About the bites. Are you sure that's not slug damage? I'm less familiar with slug damage. I always look for slimy trails, because I can never remember the size of their bites. Those don't look like smooth margins. You have a lot more experience with slugs than me, so I'll defer. I'm curious about your slug program, though. Have you ever used beer traps? Copper barriers? I've heard inverted melons work really well too.

If it isn't a slug, then it's probably some type of caterpillar. These things are voracious. Since you'll be harvesting soon, let's focus on preventative measures. Look for caterpillars in the early evening or late morning. A little Bt wouldn't hurt, just as a preventative for your nearby plants. I'd suggest that you at least remove all of the leaves right after harvesting. It might be a good idea to remove the plant and turn the soil.

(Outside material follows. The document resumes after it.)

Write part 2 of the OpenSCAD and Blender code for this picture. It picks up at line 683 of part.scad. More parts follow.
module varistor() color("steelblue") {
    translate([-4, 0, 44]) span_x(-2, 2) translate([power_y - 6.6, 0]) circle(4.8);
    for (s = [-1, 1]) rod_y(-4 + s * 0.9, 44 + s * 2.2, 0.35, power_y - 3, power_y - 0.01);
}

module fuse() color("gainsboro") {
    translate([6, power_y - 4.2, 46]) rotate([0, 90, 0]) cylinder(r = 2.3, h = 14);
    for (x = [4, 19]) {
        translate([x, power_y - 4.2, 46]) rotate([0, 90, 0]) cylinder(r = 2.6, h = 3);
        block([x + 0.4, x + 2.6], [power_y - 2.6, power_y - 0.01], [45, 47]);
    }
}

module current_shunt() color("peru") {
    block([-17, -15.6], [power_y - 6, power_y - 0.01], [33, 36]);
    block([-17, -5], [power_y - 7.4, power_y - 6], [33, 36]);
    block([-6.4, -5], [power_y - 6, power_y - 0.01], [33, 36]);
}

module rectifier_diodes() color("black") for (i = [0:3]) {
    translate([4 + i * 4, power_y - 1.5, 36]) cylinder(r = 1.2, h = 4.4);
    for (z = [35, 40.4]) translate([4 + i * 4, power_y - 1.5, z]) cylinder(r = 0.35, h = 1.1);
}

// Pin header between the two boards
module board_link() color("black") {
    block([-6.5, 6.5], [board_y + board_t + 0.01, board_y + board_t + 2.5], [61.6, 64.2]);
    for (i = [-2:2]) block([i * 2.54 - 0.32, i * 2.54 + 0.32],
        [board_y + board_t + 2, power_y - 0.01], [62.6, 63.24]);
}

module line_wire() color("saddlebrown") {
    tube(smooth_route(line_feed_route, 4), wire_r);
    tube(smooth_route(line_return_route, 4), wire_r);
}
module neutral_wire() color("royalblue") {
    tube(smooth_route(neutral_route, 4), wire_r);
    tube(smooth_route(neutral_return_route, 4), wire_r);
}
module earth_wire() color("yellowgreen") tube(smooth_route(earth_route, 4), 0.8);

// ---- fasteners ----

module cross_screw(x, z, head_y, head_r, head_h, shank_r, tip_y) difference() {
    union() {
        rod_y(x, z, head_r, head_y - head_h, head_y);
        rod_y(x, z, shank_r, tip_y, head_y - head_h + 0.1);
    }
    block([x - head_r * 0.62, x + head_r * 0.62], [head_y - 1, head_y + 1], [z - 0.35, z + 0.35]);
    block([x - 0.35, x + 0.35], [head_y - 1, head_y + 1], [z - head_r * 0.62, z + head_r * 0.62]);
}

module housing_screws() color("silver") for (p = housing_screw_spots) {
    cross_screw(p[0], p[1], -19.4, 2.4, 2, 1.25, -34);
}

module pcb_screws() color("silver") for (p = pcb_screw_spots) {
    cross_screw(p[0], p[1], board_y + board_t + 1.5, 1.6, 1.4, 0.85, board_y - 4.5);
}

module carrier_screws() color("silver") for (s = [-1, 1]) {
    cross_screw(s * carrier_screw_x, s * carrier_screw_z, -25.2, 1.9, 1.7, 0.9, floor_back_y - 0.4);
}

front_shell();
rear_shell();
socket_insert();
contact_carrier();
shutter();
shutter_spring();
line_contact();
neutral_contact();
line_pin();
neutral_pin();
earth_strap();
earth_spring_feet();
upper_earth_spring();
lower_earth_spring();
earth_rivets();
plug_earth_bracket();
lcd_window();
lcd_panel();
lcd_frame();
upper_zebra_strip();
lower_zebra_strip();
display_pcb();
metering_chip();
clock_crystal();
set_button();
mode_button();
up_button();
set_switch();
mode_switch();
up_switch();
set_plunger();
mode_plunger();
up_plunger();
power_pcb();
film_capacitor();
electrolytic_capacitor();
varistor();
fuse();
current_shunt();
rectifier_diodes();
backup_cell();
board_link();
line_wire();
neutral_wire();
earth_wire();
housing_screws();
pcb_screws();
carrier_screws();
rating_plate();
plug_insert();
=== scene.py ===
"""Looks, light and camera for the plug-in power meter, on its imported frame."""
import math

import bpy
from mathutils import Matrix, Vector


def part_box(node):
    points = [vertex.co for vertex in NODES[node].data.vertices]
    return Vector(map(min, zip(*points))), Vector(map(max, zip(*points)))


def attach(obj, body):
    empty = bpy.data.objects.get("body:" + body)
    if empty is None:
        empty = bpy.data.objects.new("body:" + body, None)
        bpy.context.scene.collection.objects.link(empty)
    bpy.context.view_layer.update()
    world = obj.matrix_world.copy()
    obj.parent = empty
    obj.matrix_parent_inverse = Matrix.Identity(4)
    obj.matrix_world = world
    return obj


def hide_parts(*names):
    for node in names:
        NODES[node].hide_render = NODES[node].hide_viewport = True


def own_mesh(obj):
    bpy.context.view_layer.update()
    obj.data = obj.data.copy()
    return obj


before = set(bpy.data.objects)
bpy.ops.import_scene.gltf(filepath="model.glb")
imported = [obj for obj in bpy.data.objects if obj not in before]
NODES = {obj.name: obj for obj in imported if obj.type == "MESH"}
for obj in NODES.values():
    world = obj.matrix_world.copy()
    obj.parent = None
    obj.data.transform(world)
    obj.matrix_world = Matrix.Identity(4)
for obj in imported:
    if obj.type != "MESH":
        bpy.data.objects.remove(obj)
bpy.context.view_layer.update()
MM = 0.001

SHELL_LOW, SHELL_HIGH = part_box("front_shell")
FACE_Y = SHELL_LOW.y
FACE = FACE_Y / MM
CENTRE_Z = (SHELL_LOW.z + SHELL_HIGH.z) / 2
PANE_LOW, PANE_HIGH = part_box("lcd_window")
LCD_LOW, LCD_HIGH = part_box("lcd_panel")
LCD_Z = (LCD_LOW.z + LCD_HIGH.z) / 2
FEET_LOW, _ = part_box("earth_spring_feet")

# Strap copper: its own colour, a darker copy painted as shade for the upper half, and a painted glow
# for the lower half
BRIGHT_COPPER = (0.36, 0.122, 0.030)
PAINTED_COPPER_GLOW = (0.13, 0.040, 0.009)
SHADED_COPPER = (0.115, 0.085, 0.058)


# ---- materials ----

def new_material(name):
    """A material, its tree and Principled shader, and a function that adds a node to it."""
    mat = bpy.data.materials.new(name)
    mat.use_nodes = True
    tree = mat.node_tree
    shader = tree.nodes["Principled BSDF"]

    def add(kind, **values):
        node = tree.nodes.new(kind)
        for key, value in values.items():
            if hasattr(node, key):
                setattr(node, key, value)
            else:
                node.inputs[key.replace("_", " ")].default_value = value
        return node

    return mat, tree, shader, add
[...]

  1. Speaking of aphids, I've noticed that the aphids that show up on my tomatoes are red, whereas those on the brassicas (infesting the brassicas, I should say) are gray-green. Are these different types of aphids, or do aphids have chameleon-like properties? And while the ladybugs showed up and have apparently demolished the aphids on the tomatoes, those little gray-green beasties are absolutely encrusted on the undersides of the cabbage/broccoli/cauliflower leaves. Squishing aphids has become a morning ritual (lovely, no?). So, why haven't the ladybugs found the cabbage-patch aphids? In this regard, I'm speculating that the clover I sowed for a living mulch under the tomatoes is attracting beneficial insects, whereas no such mulch exists in the brassica bed. So next spring I'm thinking to sow clover there as well to see if that helps. Any thoughts?

    Ladies, this blog is way, way cool!


  2. Monette,

    Aaak, I can't believe I missed this comment way back when. If you're still around and checking...

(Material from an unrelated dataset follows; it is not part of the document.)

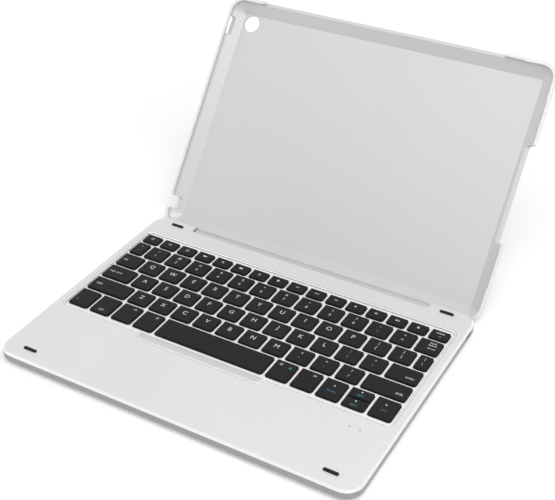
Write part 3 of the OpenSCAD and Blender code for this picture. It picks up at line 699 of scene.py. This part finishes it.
# white marks and blue ones, each with what it is, its place as shares of the key's width and depth, and,
# where it is words, their size in mm
OWN_KEYS = {
    "grave_key": ([("~", 0.5, 0.72, 3.0), ("`", 0.5, 0.34, 3.6)], []),
    "backspace_key": ([("back", 0.62, 0.78, 2.4), ("space", 0.62, 0.58, 2.4), (ERASE_ARROW, 0.62, 0.36)], []),
    "tab_key": ([("tab", 0.28, 0.5, 2.9)], []),
    "backslash_key": ([("|", 0.5, 0.7, 3.0), ("\\", 0.5, 0.34, 3.2)], []),
    "caps_key": ([("caps lock", 0.36, 0.5, 2.6)], []),
    "enter_key": ([("enter", 0.74, 0.34, 2.7)], []),
    "left_shift_key": ([("shift", 0.2, 0.5, 2.8)], []),
    "right_shift_key": ([("shift", 0.82, 0.34, 2.8)], []),
    "fn_key": ([], [("fn", 0.26, 0.3, 2.8)]),
    "ctrl_key": ([("ctrl", 0.5, 0.2, 2.8)], []),
    "left_alt_key": ([("alt", 0.7, 0.8, 2.4)], []),
    "left_meta_key": ([(META_MARK, 0.72, 0.78)], []),
    "right_meta_key": ([(META_MARK, 0.3, 0.78)], [(BLUE_DOT, 0.74, 0.72)]),
    "right_alt_key": ([("alt", 0.7, 0.8, 2.4)], []),
    "left_arrow_key": ([(triangle("left", ARROW), 0.5, 0.68)], [("home", 0.52, 0.4, 2.5)]),
    "right_arrow_key": ([(triangle("right", ARROW), 0.5, 0.68)], [("end", 0.52, 0.4, 2.5)]),
    "up_arrow_key": ([(triangle("up", ARROW), 0.5, 0.7)], [("pgup", 0.5, 0.3, 2.3)]),
    "down_arrow_key": ([(triangle("down", ARROW), 0.5, 0.7)], [("pgdn", 0.5, 0.3, 2.3)]),
}


def own_key(node, marks, suffix, material):
    """The marks of one colour on one key."""
    lo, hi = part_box(node)
    prints = Prints()
    for what, across, up, *size in marks:
        x = lo[0] + (hi[0] - lo[0]) * across
        y = lo[1] + (hi[1] - lo[1]) * up
        z = hi[2] + LIFT
        if size:
            prints.text(what, size[0] * MM, x, y, z)
        else:
            prints.stamp(what, x, y, z)
    prints.make(node + suffix, node, material)


for node_name, (white_marks, blue_marks) in OWN_KEYS.items():
    if white_marks:
        own_key(node_name, white_marks, "_legend", legend_white)
    if blue_marks:
        own_key(node_name, blue_marks, "_blue", legend_blue)

# ------------------------------------------------------------------ floor, lamps and world
FLOOR_SINK = 0.2 * MM
FLOOR_COLOUR = 0.97
GLOW_START = 0.25  # distance from the middle at which the floor begins to fade into the backdrop
GLOW_END = 1.0
GLOW_NEAR = 0.16
GLOW_FAR = 0.6
WORLD_LIGHT = 0.56
WHITE = 1.0


def backdrop_rays(tree):
    """1 for the rays that show the backdrop itself: camera, glossy and transmission."""
    path = tree.nodes.new("ShaderNodeLightPath")
    total = path.outputs["Is Camera Ray"]
    for ray in ("Is Glossy Ray", "Is Transmission Ray"):
        total = maths(tree, "MAXIMUM", total, path.outputs[ray])
    return total


def floor_material():
    """Matt white that keeps its shadows near the object and fades to white further out."""
    material, tree, shader = new_material("floor")
    shader.inputs["Base Color"].default_value = rgba(FLOOR_COLOUR)
    shader.inputs["Roughness"].default_value = 0.9
    shader.inputs["Specular IOR Level"].default_value = 0.1
    shader.inputs["Emission Color"].default_value = rgba(WHITE)
    texture = tree.nodes.new("ShaderNodeTexCoord")
    reach = tree.nodes.new("ShaderNodeVectorMath")
    reach.operation = "LENGTH"
    tree.links.new(texture.outputs["Object"], reach.inputs[0])
    rise = rescale(tree, reach.outputs["Value"], (GLOW_START, GLOW_END), (GLOW_NEAR, GLOW_FAR))
    rise.interpolation_type = "SMOOTHSTEP"
    glow = maths(tree, "MULTIPLY", backdrop_rays(tree), rise.outputs["Result"])
    tree.links.new(glow, shader.inputs["Emission Strength"])
    return material


def add_floor():
    """A plain pale floor under the feet."""
    bpy.ops.mesh.primitive_plane_add(size=6, location=(0, 0, -FLOOR_SINK))
    floor = bpy.context.object
    floor.name = "floor"
    floor.data.materials.append(floor_material())


def add_lamp(name, spot, target, size, power):
    """A round soft lamp that looks at the target."""
    data = bpy.data.lights.new(name, "AREA")
    data.shape = "DISK"
    data.size = size
    data.energy = power
    lamp = add_object(name, data)
    lamp.location = spot
    aim(lamp, Vector(target) - Vector(spot))


def add_world():
    """Even light on the object, and white for the rays that show the backdrop."""
    world = bpy.data.worlds.new("studio")
    bpy.context.scene.world = world
    world.use_nodes = True
    tree = world.node_tree
    tree.nodes.clear()
    output = tree.nodes.new("ShaderNodeOutputWorld")
    background = tree.nodes.new("ShaderNodeBackground")
    background.inputs["Color"].default_value = rgba(WHITE)
    strength = rescale(tree, backdrop_rays(tree), (0.0, 1.0), (WORLD_LIGHT, WHITE))
    tree.links.new(strength.outputs["Result"], background.inputs["Strength"])
    tree.links.new(background.outputs["Background"], output.inputs["Surface"])


add_floor()
add_lamp("key_light", (0.45, -0.35, 1.15), target=(0.08, -0.1, 0), size=1.0, power=6.4)
add_lamp("fill_light", (-1.0, -0.5, 1.0), target=(0, 0, 0.05), size=1.1, power=1.6)
add_lamp("back_light", (0.2, 1.2, 1.3), target=(0, 0, 0.05), size=1.0, power=1.5)
add_world()

bpy.context.scene.view_settings.view_transform = "Standard"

    It's amazing how choppy insect populations can be, isn't it? I think there might be something to your theory. Beneficial insects really don't like dust, because it can scratch their wax layer and make them lose water. Mulch helps, but a living ground cover is even better. Lady beetles also love yellow flowers, like tansy. Actually, tansy is great for lacewings and hover flies as well, because the adults are nectar feeders. And one hover fly larva can eat 400 aphids. Tansy might even attract parasitic wasps too, which are great for all manner of pests. Fennel, parsley, and cilantro flowers work really well too. It's best to let them fower at the end of the year to encourage beneficials the next season. Leaving them in the garden through the winter gives the beneficials a place to live and some food when the garden isn't going. Anway, if you have some tansy in a pot, you can move it close to whichever plant needs some predators to encourage the population. Doesn't always work, but it doesn't hurt either.

    Another thing you can do to attract beneficial insects (bees too) is provide good sources of water. Ground cover plants hold small pools of water better than mulch, so that's another way they help. You can make an insect watering hole pretty easily with a small dish filled with rocks or pebbles. Just fill it up so that water pools between the pebbles. That way the insects have something to stand on without drowning, and it isn't deep enough to grow mosquitoes.

    If you still see localized populations of lady beetles, you can always collect a few of the immatures and move them to the aphid population. Unlike the adults, they can't really move too far.

    I'd love to hear how the clover works out for you this year. And I'm so sorry I took so long to respond!